Work required
Take each line that has the word "imported" and return it.

Dataset extract
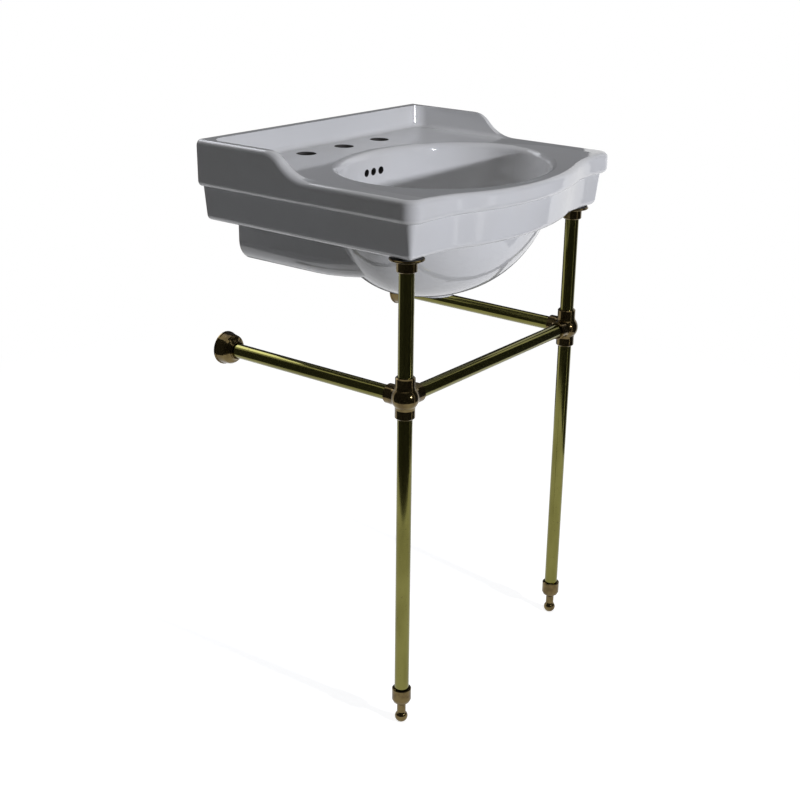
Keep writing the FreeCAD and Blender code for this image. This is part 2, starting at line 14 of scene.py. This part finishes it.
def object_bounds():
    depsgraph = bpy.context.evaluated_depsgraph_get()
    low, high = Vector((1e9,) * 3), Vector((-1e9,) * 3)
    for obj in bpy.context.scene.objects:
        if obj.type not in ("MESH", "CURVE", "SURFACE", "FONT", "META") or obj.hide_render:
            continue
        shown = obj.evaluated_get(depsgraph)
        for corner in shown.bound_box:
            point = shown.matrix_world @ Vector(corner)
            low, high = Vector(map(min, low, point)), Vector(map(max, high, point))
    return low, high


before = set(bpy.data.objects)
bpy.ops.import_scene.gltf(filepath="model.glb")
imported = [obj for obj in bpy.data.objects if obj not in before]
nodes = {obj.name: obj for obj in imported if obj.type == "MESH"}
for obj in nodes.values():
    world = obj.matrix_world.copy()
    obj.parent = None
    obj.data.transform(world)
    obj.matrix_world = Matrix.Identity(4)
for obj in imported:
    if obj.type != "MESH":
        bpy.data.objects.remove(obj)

part_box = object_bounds()
print("parts:", len(nodes), "box:", [tuple(round(v, 3) for v in corner) for corner in part_box])

# %% [markdown]
# ## The camera
# The photograph looks down on the basin from its left front corner. Its place, lens and
# small tilt were worked out from points that are easy to find both in the picture and
# on the object: tap holes, corners, the balls of the feet. The picture's frame is a
# little off the lens's axis, so the camera has a small shift.
# Azimuth 0 looks along +Y, and a negative one is to the left of that.
# %% Place the camera
picture_side = 800
focal_pixels = 1319.1
sensor_width = 36.0
lens_axis_pixel = Vector((451.0, 424.1))
camera_azimuth = math.radians(-54.751)
camera_elevation = math.radians(21.575)
camera_roll = math.radians(1.498)
camera_place = Vector((-1.8372, -1.3707, 1.3616))


def turned_view(azimuth, elevation, roll):
    """Rotation of a camera that looks at the object from a bearing, then rolls."""
    back = Vector((math.sin(azimuth) * math.cos(elevation),
                   -math.cos(azimuth) * math.cos(elevation),
                   math.sin(elevation)))
    right = Vector((math.cos(azimuth), math.sin(azimuth), 0))
    up = back.cross(right)
    level = Matrix((right, up, back)).transposed()
    return level @ Matrix.Rotation(roll, 3, "Z")


camera_data = bpy.data.cameras.new("picture_camera")
camera_data.sensor_width = sensor_width
camera_data.lens = focal_pixels * sensor_width / picture_side
camera_data.shift_x = (picture_side / 2 - lens_axis_pixel.x) / picture_side
camera_data.shift_y = (lens_axis_pixel.y - picture_side / 2) / picture_side
camera = bpy.data.objects.new("picture_camera", camera_data)
bpy.context.scene.collection.objects.link(camera)
camera.rotation_mode = "QUATERNION"
camera.location = camera_place
camera_turn = turned_view(camera_azimuth, camera_elevation, camera_roll)
camera.rotation_quaternion = camera_turn.to_quaternion()
bpy.context.scene.camera = camera
shift = [round(value, 3) for value in (camera_data.shift_x, camera_data.shift_y)]
print("lens", round(camera_data.lens, 1), "mm, shift", shift)

# %% [markdown]
# ## A short way to write materials
# A finish is a small sum: some noise, a mask, a mix of two colours. Written out as
# nodes and links it fills pages, so here is a wrapper that turns plain Python
# expressions on values into Math nodes. Colours go through Mix nodes instead, because
# a Math node would turn them grey.
# %% Wrap shader sockets
class Value:
    """A number in a shader, which can be added, multiplied and compared like any other."""

    def __init__(self, finish, socket):
        self.finish = finish
        self.socket = socket

    def with_math(self, operation, first, second=0.0):
        node = self.finish.node("ShaderNodeMath", {"operation": operation}, {0: first, 1: second})
        return Value(self.finish, node.outputs[0])

    def __add__(self, other):
        return self.with_math("ADD", self, other)

    def __radd__(self, other):
        return self.with_math("ADD", other, self)

    def __sub__(self, other):
        return self.with_math("SUBTRACT", self, other)

    def __rsub__(self, other):
        return self.with_math("SUBTRACT", other, self)

    def __mul__(self, other):
        return self.with_math("MULTIPLY", self, other)

    def __rmul__(self, other):
        return self.with_math("MULTIPLY", other, self)

    def __pow__(self, other):
        return self.with_math("POWER", self, other)

    def size(self):
        return self.with_math("ABSOLUTE", self)

    def at_most(self, other):
        return self.with_math("MINIMUM", self, other)

    def at_least(self, other):
        return self.with_math("MAXIMUM", self, other)


class Finish:
    """A material under construction."""

    def __init__(self, name):
        self.material = bpy.data.materials.new(name)
        self.material.use_nodes = True
        self.tree = self.material.node_tree
        self.tree.nodes.clear()
        self.output = self.tree.nodes.new("ShaderNodeOutputMaterial")

    def node(self, kind, settings=None, inputs=None):
        """A node of a type, with its settings and then its sockets' values or links."""
        made = self.tree.nodes.new(kind)
        for name, value in (settings or {}).items():
            setattr(made, name, value)
        for key, value in (inputs or {}).items():
            socket = made.inputs[key]
            source = getattr(value, "socket", value)
            if isinstance(source, bpy.types.NodeSocket):
                self.tree.links.new(source, socket)
            else:
                socket.default_value = source
        return made

    def place(self):
        """The point on the object that is being shaded, in metres."""
        return self.node("ShaderNodeTexCoord").outputs["Object"]

    def axes(self):
        """That point's three coordinates as values."""
        split = self.node("ShaderNodeSeparateXYZ", inputs={0: self.place()})
        return [Value(self, split.outputs[n]) for n in range(3)]

    def noise(self, scale, detail=2.0, stretch=(1, 1, 1), roughness=0.5):
        """Cloudy pattern from 0 to 1. A small stretch draws it out along that axis."""
        mapping = self.node("ShaderNodeMapping", inputs={"Vector": self.place(), "Scale": stretch})
        made = self.node("ShaderNodeTexNoise", inputs={
            "Vector": mapping.outputs[0], "Scale": scale, "Detail": detail, "Roughness": roughness})
        return Value(self, made.outputs["Fac"])

    def ramp(self, value, low, high):
        """0 below low, 1 above high, and a smooth rise between them."""
        made = self.node("ShaderNodeMapRange", {"interpolation_type": "SMOOTHSTEP"}, {
            "Value": value, "From Min": low, "From Max": high})
        return Value(self, made.outputs[0])

    def mix(self, mask, first, second):
        """First colour where the mask is 0, second where it is 1."""
        made = self.node("ShaderNodeMix", {"data_type": "RGBA"})
        mask_input, first_input, second_input = made.inputs[0], made.inputs[6], made.inputs[7]
        for socket, value in ((mask_input, mask), (first_input, first), (second_input, second)):
            source = getattr(value, "socket", value)
            if isinstance(source, bpy.types.NodeSocket):
                self.tree.links.new(source, socket)
            else:
                socket.default_value = source
        return made.outputs[2]

    def bump(self, height, distance, strength=1.0):
        made = self.node("ShaderNodeBump", inputs={
            "Height": height, "Distance": distance, "Strength": strength})
        return made.outputs[0]

    def surface(self, **inputs):
        """Ends the material in one Principled shader."""
        names = {name.replace("_", " "): value for name, value in inputs.items()}
        made = self.node("ShaderNodeBsdfPrincipled", inputs=names)
        self.tree.links.new(made.outputs[0], self.output.inputs[0])
        return self.material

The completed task
imported = [obj for obj in bpy.data.objects if obj not in before]
nodes = {obj.name: obj for obj in imported if obj.type == "MESH"}
for obj in imported:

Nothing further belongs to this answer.